🤖 AI Summary
Current generative AI tools lack task decomposition capabilities, systematic iterative refinement mechanisms, and support for exploratory generation-space navigation—limiting high-quality, personalized multimodal media creation. To address this, we propose DeckFlow, a specification-driven generative AI tool designed for multimodal (text/image/audio) content synthesis. Methodologically, DeckFlow integrates: (1) an infinite visual dataflow canvas enabling interconnected subtask management; (2) annotation clustering to support hierarchical goal decomposition and progressive specification refinement; and (3) grid-based multi-variant generation coupled with recursive feedback loops for systematic exploration of the generative space.

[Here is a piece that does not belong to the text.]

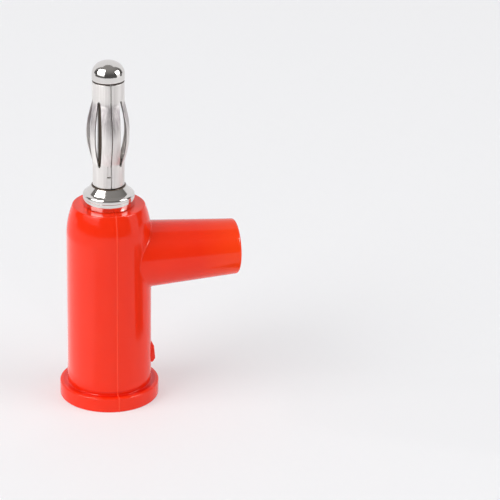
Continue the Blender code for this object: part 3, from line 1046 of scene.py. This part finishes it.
# lamps that light the plug and the floor without showing in its gloss
lamps = [
    {"name": "keyLamp", "azimuth": -72.0, "elevation": 36.0, "distance": 1.3, "width": 1.0, "height": 0.9,
     "power": 12.2},
    {"name": "fillLamp", "azimuth": 62.0, "elevation": 32.0, "distance": 1.3, "width": 0.8, "height": 0.8,
     "power": 5.8},
]

shot = {
    "place": (-67.495 * mm, -310.6 * mm, 155.57 * mm),
    "yaw": 0.2535,
    "pitch": 0.40585,
    "roll": -0.017706,
    "lens": 201.6,
    "sensor": 36.0,
    "nearest": 0.01,
}


def directionFrom(azimuthDeg, elevationDeg):
    # azimuth 0 looks from the plug towards -Y, growing towards +X
    azimuth = math.radians(azimuthDeg)
    elevation = math.radians(elevationDeg)
    level = math.cos(elevation)
    return Vector((math.sin(azimuth) * level, -math.cos(azimuth) * level, math.sin(elevation)))


def seenDirectly(nodes, links):
    # 1 for camera, glossy and transmission rays, 0 for the rest
    path = nodes.new("ShaderNodeLightPath")
    seen = path.outputs["Is Camera Ray"]
    for name in ("Is Glossy Ray", "Is Transmission Ray"):
        either = nodes.new("ShaderNodeMath")
        either.operation = "MAXIMUM"
        links.new(seen, either.inputs[0])
        links.new(path.outputs[name], either.inputs[1])
        seen = either.outputs[0]
    return seen


def makeFloor():
    bm = bmesh.new()
    bmesh.ops.create_grid(bm, x_segments=1, y_segments=1, size=stage["floorSize"] / 2)
    floor = looseObject("floorSheet", bm)
    material, nodes, links, shader = newMaterial("paleFloor")
    shader.inputs["Base Color"].default_value = (*stage["floorColour"], 1)
    shader.inputs["Roughness"].default_value = stage["floorRoughness"]
    shader.inputs["Specular IOR Level"].default_value = stage["floorSpecular"]
    glow = nodes.new("ShaderNodeEmission")
    glow.inputs["Color"].default_value = (*stage["backgroundColour"], 1)
    lift = nodes.new("ShaderNodeMath")
    lift.operation = "MULTIPLY"
    lift.inputs[1].default_value = stage["floorLift"]
    links.new(seenDirectly(nodes, links), lift.inputs[0])
    mix = nodes.new("ShaderNodeMixShader")
    links.new(lift.outputs[0], mix.inputs[0])
    links.new(shader.outputs[0], mix.inputs[1])
    links.new(glow.outputs[0], mix.inputs[2])
    links.new(mix.outputs[0], nodes["Material Output"].inputs["Surface"])
    floor.data.materials.append(material)


def curvedSheet(name, spans, grid, placeAt):
    # a grid bent round the plug; spans holds the azimuths of its lower and of its upper edge, and placeAt
    # gives radius and height for each share across and up
    bm = bmesh.new()
    bmesh.ops.create_grid(bm, x_segments=grid[0], y_segments=grid[1], size=0.5)
    lower, upper = spans
    for vert in bm.verts:
        across, rise = vert.co.x + 0.5, vert.co.y + 0.5
        start = lower[0] + (upper[0] - lower[0]) * rise
        end = lower[1] + (upper[1] - lower[1]) * rise
        azimuth = math.radians(start + (end - start) * across)
        radius, height = placeAt(across, rise)
        vert.co = (plugX + math.sin(azimuth) * radius, -math.cos(azimuth) * radius, height)
    return looseObject(name, bm)


def glowMaterial(name, level, colour=(1.0, 1.0, 1.0)):
    material = bpy.data.materials.new(name)
    material.use_nodes = True
    nodes = material.node_tree.nodes
    nodes.remove(nodes["Principled BSDF"])
    glow = nodes.new("ShaderNodeEmission")
    glow.inputs["Color"].default_value = (*colour, 1)
    glow.inputs["Strength"].default_value = level
    material.node_tree.links.new(glow.outputs[0], nodes["Material Output"].inputs["Surface"])
    return material


def brightenUpwards(material, levels, heights):
    # takes the glow from the first level to the second between two heights
    nodes, links = material.node_tree.nodes, material.node_tree.links
    level = spread(nodes, links, placeAlong(nodes, links, "Z"), *levels, *heights)
    links.new(level, nodes["Emission"].inputs["Strength"])


def showOnlyInGloss(piece, material):
    piece.data.materials.append(material)
    piece.visible_camera = False
    piece.visible_diffuse = False
    piece.visible_transmission = False
    piece.visible_volume_scatter = False
    piece.visible_shadow = False


def makeDarkRoom():
    # the unlit side of the studio, a little lighter overhead
    radius, overheadRadius = darkRoom["radius"], darkRoom["overheadRadius"]
    cap = math.radians(darkRoom["capElevation"])

    def front(across, rise):
        elevation = rise * math.pi / 2
        return radius * math.cos(elevation), radius * math.sin(elevation)

    def overhead(across, rise):
        elevation = cap + rise * (math.pi / 2 - cap)
        return overheadRadius * math.cos(elevation), overheadRadius * math.sin(elevation)

    def ground(across, rise):
        return stage["tableEdge"] + rise * (radius - stage["tableEdge"]), stage["sheetHeight"]

    material = glowMaterial("unlitStudio", darkRoom["levels"][0], darkRoom["colour"])
    brightenUpwards(material, darkRoom["levels"], darkRoom["levelHeights"])
    frontSpans = (darkRoom["azimuths"], darkRoom["azimuths"])
    groundSpans = (darkRoom["groundAzimuths"], darkRoom["groundAzimuths"])
    allRound = ((-180.0, 180.0), (-180.0, 180.0))
    showOnlyInGloss(curvedSheet("darkFront", frontSpans, darkRoom["frontGrid"], front), material)
    showOnlyInGloss(curvedSheet("darkOverhead", allRound, darkRoom["overheadGrid"], overhead), material)
    showOnlyInGloss(curvedSheet("darkGround", groundSpans, darkRoom["groundGrid"], ground), material)


def makePanel(settings):
    lowLeft, lowRight, highRight, highLeft = settings["corners"]

    def upright(across, rise):
        low = lowLeft[1] + (lowRight[1] - lowLeft[1]) * across
        high = highLeft[1] + (highRight[1] - highLeft[1]) * across
        return settings["radius"], low + (high - low) * rise

    spans = ((lowLeft[0], lowRight[0]), (highLeft[0], highRight[0]))
    material = glowMaterial(settings["name"], settings["levels"][0])
    brightenUpwards(material, settings["levels"], panelShade)
    showOnlyInGloss(curvedSheet(settings["name"], spans, panelGrid, upright), material)


def makeTablePatch(settings):
    near, far = settings["reach"]

    def flat(across, rise):
        return near + (far - near) * rise, stage["sheetHeight"]

    spans = (settings["azimuths"], settings["azimuths"])
    material = glowMaterial(settings["name"], settings["level"])
    showOnlyInGloss(curvedSheet(settings["name"], spans, patchGrid, flat), material)


def makeLamp(settings):
    target = Vector((plugX, 0, stage["lampAim"]))
    towards = directionFrom(settings["azimuth"], settings["elevation"])
    light = bpy.data.lights.new(settings["name"], "AREA")
    light.shape = "RECTANGLE"
    light.size = settings["width"]
    light.size_y = settings["height"]
    light.energy = settings["power"]
    lamp = bpy.data.objects.new(settings["name"], light)
    lamp.location = target + towards * settings["distance"]
    lamp.rotation_euler = towards.to_track_quat("Z", "Y").to_euler()
    lamp.visible_camera = False
    lamp.visible_glossy = False
    bpy.context.scene.collection.objects.link(lamp)


def makeWorld():
    # a pale surround for the camera, metal and gloss, and a softer ambient for everything else
    world = bpy.data.worlds.new("paleStudio")
    bpy.context.scene.world = world
    world.use_nodes = True
    nodes = world.node_tree.nodes
    links = world.node_tree.links
    background = nodes["Background"]
    background.inputs["Color"].default_value = (*stage["backgroundColour"], 1)
    strength = nodes.new("ShaderNodeMapRange")
    strength.inputs["To Min"].default_value = stage["ambient"]
    strength.inputs["To Max"].default_value = 1.0
    links.new(seenDirectly(nodes, links), strength.inputs["Value"])
    links.new(strength.outputs[0], background.inputs["Strength"])


def makeCamera():
    yaw, pitch, roll = shot["yaw"], shot["pitch"], shot["roll"]
    forward = Vector((math.sin(yaw) * math.cos(pitch), math.cos(yaw) * math.cos(pitch), -math.sin(pitch)))
    level = Vector((math.cos(yaw), -math.sin(yaw), 0))
    down = forward.cross(level)
    right = math.cos(roll) * level + math.sin(roll) * down
    up = math.sin(roll) * level - math.cos(roll) * down
    turn = Matrix((right, up, -forward)).transposed().to_4x4()
    data = bpy.data.cameras.new("photoCamera")
    data.lens = shot["lens"]
    data.sensor_width = shot["sensor"]
    data.clip_start = shot["nearest"]
    camera = bpy.data.objects.new("photoCamera", data)
    camera.matrix_world = Matrix.Translation(shot["place"]) @ turn
    bpy.context.scene.collection.objects.link(camera)
    bpy.context.scene.camera = camera


makeCamera()
makeHousing(makeRedPlastic())
makeContact(makeTurnedNickel())
makeCage(makeSpringStrip())
makeScrew(makeScrewSteel())
makeFloor()
makeDarkRoom()
for settings in panels:
    makePanel(settings)
for settings in tablePatches:
    makeTablePatch(settings)
for settings in lamps:
    makeLamp(settings)
makeWorld()
bpy.context.scene.view_settings.view_transform = "Standard"
print("stage, lights and camera set")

Technically, it unifies multimodal foundation models, a visual dataflow interface, clustering-guided specification annotation, prompt variant sampling, and iterative scaffolding design. Empirical evaluation demonstrates that DeckFlow significantly outperforms conversational-AI baselines on text-to-image generation and effectively supports cross-modal creative workflows and structured user participation.
📝 Abstract
Generative AI promises to allow people to create high-quality personalized media. Although powerful, we identify three fundamental design problems with existing tooling through a literature review. We introduce a multimodal generative AI tool, DeckFlow, to address these problems. First, DeckFlow supports task decomposition by allowing users to maintain multiple interconnected subtasks on an infinite canvas populated by cards connected through visual dataflow affordances. Second, DeckFlow supports a specification decomposition workflow where an initial goal is iteratively decomposed into smaller parts and combined using feature labels and clusters. Finally, DeckFlow supports generative space exploration by generating multiple prompt and output variations, presented in a grid, that can feed back recursively into the next design iteration. We evaluate DeckFlow for text-to-image generation against a state-of-practice conversational AI baseline for image generation tasks. We then add audio generation and investigate user behaviors in a more open-ended creative setting with text, image, and audio outputs.